Short task
Starting at the line containing "return pieces", please quote every line up to and including the line containing "zip(*points))), Vector(map(max, zip(*points)))", exactly, and nothing beyond.

Provided entries
----

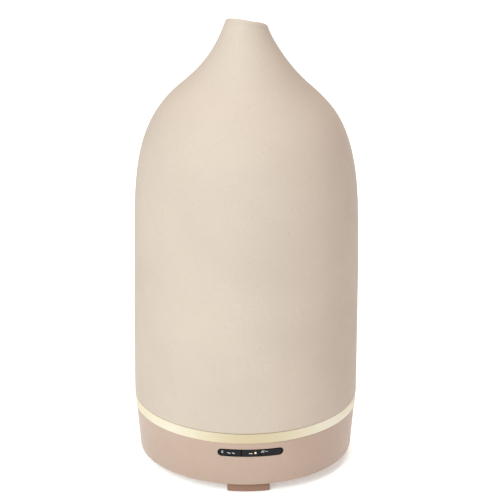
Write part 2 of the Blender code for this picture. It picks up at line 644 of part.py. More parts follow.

----

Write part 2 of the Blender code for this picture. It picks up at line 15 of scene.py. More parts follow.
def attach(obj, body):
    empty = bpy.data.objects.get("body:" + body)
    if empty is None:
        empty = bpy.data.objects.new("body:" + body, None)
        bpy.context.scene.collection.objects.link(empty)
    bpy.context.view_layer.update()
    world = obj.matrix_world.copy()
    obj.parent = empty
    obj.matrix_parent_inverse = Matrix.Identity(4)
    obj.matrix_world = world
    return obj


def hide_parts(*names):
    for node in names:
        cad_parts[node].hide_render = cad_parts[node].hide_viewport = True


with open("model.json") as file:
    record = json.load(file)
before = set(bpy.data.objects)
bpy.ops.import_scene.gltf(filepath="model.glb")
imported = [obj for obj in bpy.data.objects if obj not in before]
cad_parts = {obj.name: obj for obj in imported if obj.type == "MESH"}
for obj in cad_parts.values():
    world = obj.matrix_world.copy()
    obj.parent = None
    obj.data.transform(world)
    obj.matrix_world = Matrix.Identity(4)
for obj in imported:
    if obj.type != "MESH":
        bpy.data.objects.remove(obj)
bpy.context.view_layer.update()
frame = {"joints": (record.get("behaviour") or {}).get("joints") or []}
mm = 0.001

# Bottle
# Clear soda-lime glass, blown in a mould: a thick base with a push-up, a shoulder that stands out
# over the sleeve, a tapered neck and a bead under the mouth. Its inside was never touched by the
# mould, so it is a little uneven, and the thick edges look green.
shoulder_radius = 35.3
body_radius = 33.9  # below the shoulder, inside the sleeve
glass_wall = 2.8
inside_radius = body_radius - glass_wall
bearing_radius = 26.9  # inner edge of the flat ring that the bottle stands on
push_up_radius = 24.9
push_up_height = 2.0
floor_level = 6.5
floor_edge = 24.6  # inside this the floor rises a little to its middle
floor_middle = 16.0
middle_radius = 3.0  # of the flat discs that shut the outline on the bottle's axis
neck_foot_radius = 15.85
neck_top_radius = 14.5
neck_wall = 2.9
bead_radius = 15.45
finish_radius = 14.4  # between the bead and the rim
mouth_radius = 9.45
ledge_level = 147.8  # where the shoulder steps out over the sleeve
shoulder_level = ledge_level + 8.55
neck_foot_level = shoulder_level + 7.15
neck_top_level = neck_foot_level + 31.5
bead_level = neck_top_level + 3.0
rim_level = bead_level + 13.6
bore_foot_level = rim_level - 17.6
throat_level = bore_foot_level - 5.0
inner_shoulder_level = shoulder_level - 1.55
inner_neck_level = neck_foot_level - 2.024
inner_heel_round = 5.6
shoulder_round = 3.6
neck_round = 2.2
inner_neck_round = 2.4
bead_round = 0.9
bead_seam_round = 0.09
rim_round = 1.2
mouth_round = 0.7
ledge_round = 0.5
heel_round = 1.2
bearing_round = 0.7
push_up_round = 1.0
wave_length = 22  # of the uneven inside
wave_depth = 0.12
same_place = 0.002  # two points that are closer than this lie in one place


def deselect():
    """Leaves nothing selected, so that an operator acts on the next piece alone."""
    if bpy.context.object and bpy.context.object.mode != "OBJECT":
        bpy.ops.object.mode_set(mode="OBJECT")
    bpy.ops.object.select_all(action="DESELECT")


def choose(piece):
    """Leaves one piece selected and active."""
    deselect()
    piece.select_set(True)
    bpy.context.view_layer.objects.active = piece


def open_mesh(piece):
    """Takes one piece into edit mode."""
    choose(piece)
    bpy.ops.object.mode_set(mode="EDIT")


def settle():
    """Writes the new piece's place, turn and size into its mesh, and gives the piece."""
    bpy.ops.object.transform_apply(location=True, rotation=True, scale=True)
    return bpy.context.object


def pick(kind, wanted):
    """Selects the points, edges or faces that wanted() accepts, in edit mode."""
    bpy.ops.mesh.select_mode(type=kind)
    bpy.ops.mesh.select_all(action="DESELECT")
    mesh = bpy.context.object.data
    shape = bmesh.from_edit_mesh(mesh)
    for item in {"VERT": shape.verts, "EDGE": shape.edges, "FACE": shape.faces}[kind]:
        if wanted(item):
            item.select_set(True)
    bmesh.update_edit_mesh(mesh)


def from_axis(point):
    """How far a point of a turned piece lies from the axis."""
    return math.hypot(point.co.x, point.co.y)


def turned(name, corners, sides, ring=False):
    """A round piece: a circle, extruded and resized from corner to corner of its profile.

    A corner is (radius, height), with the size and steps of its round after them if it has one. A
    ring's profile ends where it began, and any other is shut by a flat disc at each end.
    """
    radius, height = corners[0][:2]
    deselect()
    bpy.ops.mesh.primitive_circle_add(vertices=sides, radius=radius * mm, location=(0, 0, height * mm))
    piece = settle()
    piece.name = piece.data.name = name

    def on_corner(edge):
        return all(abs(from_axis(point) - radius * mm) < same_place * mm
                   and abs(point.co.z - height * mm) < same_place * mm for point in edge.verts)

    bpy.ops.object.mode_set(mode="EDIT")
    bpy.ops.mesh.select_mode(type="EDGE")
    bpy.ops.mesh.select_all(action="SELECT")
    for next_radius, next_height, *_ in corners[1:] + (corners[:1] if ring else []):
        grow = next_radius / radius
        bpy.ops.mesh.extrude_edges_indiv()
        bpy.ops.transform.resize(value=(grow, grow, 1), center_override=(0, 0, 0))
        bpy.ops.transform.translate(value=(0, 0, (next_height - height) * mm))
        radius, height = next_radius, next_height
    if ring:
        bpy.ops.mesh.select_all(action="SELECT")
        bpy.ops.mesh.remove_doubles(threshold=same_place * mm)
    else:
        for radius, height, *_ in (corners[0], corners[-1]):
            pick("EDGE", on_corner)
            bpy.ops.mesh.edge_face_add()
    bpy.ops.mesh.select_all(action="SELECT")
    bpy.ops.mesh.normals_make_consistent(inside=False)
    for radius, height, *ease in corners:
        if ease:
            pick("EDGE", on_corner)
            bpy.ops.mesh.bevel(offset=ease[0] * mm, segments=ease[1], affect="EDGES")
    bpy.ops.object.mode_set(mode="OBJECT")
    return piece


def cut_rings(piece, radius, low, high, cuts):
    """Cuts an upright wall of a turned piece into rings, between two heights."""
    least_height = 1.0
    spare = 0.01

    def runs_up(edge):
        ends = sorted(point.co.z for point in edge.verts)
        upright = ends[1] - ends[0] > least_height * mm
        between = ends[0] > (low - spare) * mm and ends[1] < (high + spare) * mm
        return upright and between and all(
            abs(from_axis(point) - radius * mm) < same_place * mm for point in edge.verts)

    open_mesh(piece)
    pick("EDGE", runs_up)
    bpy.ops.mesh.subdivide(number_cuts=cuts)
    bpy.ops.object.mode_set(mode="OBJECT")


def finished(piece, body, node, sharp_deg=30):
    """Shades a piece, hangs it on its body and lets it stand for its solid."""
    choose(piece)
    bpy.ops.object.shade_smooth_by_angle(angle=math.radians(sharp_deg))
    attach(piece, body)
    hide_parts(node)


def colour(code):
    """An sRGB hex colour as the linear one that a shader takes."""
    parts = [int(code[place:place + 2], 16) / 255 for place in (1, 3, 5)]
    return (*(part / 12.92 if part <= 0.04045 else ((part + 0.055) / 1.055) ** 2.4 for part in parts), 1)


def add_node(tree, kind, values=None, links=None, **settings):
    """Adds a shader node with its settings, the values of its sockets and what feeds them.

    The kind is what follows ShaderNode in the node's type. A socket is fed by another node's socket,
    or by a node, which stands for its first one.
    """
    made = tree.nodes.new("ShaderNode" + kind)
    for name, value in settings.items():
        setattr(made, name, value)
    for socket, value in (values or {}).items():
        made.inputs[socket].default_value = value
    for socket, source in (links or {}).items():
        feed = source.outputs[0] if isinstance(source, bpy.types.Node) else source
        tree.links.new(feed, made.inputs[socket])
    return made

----

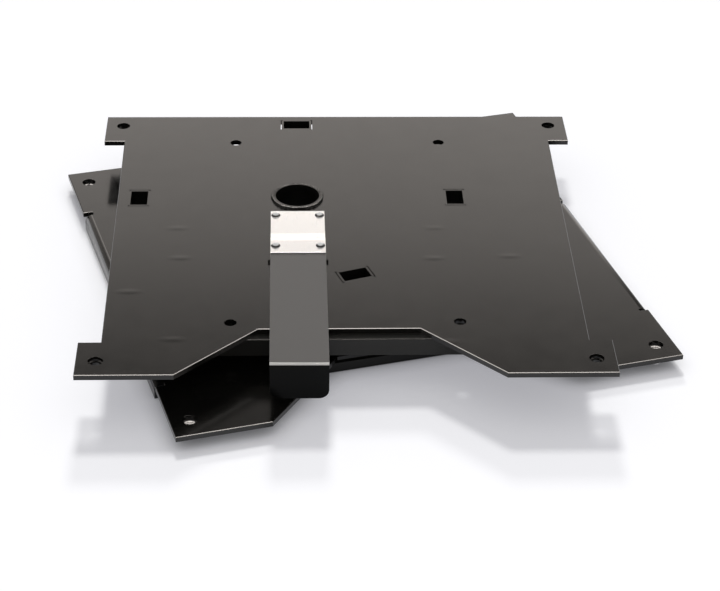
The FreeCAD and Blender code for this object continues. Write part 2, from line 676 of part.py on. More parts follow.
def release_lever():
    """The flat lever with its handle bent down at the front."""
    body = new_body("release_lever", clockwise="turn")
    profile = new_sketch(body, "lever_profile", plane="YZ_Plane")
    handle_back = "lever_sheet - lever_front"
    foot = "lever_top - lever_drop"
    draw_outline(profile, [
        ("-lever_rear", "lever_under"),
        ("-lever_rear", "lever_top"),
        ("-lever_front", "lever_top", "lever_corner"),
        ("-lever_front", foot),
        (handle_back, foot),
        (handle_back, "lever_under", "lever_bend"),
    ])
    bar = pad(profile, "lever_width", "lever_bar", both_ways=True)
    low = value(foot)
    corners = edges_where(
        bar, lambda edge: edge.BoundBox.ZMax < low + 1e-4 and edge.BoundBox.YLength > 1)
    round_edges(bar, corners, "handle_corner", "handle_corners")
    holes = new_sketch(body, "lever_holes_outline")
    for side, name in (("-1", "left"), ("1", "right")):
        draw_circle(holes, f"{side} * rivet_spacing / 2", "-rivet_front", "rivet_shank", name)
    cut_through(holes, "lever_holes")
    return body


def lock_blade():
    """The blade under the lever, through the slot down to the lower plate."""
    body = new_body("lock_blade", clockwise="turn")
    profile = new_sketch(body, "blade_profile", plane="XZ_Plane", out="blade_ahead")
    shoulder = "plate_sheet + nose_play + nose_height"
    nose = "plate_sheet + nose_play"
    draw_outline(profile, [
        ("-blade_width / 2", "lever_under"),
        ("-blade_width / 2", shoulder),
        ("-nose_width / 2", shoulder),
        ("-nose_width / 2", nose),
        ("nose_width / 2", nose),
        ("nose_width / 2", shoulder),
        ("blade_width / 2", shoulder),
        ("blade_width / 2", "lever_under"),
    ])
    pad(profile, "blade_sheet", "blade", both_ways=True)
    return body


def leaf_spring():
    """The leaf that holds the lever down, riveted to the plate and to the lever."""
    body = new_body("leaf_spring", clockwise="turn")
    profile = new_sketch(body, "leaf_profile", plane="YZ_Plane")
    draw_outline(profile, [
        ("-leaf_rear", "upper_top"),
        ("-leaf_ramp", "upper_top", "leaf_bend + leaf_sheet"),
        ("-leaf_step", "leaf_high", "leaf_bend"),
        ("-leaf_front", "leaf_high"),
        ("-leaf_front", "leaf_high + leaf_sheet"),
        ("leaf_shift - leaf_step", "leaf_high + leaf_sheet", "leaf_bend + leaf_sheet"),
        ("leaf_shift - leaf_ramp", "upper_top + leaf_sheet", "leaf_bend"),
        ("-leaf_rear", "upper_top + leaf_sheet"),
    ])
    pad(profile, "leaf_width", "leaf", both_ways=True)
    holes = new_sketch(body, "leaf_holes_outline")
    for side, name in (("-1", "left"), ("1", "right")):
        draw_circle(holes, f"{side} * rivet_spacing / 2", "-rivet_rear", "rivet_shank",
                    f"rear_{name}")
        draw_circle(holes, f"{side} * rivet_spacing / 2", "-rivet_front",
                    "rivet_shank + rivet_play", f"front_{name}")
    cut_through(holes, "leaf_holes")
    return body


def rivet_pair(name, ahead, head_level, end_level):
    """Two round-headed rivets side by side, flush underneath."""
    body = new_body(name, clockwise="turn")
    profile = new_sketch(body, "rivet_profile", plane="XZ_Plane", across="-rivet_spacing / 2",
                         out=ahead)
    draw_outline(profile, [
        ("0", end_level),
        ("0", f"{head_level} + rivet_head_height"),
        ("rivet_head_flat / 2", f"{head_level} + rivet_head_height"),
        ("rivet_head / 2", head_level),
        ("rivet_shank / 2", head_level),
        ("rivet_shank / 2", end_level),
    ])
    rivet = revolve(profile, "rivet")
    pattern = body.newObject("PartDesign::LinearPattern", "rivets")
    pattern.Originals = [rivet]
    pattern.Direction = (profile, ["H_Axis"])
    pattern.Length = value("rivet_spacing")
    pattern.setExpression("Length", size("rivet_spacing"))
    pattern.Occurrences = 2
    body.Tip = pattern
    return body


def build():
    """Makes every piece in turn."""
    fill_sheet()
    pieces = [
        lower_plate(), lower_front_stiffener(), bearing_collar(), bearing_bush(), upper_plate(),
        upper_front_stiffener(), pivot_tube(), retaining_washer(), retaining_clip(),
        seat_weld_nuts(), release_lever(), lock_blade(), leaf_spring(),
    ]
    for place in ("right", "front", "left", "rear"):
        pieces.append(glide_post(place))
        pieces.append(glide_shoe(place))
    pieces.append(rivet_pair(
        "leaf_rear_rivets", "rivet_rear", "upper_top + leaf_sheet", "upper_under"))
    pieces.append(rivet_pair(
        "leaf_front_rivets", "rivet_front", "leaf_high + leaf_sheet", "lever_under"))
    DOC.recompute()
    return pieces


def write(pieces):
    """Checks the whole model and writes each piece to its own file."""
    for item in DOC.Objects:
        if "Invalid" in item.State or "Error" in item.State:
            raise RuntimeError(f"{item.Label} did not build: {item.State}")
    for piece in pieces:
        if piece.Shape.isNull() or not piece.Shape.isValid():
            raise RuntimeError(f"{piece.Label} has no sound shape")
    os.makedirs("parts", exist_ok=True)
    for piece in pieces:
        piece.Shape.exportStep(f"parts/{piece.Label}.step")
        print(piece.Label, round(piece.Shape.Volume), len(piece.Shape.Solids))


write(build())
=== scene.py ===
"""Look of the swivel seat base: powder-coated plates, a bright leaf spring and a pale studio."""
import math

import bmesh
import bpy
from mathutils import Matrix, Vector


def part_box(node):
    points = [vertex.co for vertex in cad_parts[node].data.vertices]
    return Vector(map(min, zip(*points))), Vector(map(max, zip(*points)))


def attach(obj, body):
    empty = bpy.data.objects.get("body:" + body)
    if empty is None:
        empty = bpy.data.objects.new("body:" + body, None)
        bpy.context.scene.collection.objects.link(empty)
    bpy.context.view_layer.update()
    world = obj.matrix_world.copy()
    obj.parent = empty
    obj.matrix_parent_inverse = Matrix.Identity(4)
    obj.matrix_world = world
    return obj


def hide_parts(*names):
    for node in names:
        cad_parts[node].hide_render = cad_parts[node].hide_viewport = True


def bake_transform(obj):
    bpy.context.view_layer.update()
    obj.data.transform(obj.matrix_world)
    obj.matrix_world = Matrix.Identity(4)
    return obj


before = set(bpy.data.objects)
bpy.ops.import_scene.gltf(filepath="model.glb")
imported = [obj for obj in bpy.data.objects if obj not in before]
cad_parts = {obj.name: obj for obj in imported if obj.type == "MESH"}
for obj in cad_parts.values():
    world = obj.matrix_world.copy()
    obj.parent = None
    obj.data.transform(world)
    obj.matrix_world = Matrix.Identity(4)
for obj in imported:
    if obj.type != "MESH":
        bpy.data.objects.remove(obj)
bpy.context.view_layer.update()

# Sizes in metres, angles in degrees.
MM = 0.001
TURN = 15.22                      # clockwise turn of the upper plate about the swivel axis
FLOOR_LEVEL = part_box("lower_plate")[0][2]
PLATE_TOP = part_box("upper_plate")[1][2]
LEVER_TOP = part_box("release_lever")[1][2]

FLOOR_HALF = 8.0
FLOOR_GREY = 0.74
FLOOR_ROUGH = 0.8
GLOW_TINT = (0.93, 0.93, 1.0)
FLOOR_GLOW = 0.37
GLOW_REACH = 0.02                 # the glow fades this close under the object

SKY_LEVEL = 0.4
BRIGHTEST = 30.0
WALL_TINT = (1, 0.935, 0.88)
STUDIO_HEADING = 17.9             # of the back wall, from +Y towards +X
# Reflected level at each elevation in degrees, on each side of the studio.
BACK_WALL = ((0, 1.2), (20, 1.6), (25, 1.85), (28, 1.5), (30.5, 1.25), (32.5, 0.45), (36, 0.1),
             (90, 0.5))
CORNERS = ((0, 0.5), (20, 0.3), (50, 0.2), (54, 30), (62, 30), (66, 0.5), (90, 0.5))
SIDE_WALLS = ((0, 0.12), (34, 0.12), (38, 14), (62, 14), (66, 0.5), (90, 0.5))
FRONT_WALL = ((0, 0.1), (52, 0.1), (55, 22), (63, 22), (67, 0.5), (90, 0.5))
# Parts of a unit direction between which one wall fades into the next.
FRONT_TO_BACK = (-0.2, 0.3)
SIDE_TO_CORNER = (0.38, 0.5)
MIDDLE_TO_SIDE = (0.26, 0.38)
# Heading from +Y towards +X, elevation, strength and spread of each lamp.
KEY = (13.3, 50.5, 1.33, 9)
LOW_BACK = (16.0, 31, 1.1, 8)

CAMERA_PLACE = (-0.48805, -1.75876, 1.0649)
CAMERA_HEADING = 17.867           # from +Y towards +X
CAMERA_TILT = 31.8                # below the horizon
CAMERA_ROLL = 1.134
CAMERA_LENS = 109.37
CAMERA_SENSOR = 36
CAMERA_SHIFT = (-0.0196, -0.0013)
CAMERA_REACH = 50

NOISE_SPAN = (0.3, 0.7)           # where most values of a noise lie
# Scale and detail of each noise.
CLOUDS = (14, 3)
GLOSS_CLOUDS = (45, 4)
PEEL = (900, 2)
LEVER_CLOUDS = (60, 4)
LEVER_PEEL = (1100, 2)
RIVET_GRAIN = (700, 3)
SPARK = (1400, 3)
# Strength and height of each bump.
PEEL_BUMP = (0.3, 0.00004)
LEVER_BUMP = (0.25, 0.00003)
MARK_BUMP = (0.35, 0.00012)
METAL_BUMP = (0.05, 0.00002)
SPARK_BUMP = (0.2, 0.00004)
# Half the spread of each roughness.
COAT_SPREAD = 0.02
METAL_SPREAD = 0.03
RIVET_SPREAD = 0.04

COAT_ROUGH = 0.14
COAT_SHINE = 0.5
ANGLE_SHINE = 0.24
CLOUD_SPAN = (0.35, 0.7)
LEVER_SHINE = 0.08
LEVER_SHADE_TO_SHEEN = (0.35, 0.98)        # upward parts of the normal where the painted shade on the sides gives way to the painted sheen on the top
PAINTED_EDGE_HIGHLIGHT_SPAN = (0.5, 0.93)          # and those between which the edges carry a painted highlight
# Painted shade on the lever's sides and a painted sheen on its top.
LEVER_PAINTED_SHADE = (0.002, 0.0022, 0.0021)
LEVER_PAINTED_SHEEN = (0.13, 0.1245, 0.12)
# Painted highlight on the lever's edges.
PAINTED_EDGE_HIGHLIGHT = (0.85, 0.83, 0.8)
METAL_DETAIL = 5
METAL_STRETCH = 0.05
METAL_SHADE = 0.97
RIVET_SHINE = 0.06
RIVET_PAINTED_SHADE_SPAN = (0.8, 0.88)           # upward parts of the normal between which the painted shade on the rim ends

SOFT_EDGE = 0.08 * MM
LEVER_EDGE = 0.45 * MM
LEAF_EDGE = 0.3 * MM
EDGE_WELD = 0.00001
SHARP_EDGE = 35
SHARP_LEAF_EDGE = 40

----

Task answer
    return pieces


def write(pieces):
    """Checks the whole model and writes each piece to its own file."""
    for item in DOC.Objects:
        if "Invalid" in item.State or "Error" in item.State:
            raise RuntimeError(f"{item.Label} did not build: {item.State}")
    for piece in pieces:
        if piece.Shape.isNull() or not piece.Shape.isValid():
            raise RuntimeError(f"{piece.Label} has no sound shape")
    os.makedirs("parts", exist_ok=True)
    for piece in pieces:
        piece.Shape.exportStep(f"parts/{piece.Label}.step")
        print(piece.Label, round(piece.Shape.Volume), len(piece.Shape.Solids))


write(build())
=== scene.py ===
"""Look of the swivel seat base: powder-coated plates, a bright leaf spring and a pale studio."""
import math

import bmesh
import bpy
from mathutils import Matrix, Vector


def part_box(node):
    points = [vertex.co for vertex in cad_parts[node].data.vertices]
    return Vector(map(min, zip(*points))), Vector(map(max, zip(*points)))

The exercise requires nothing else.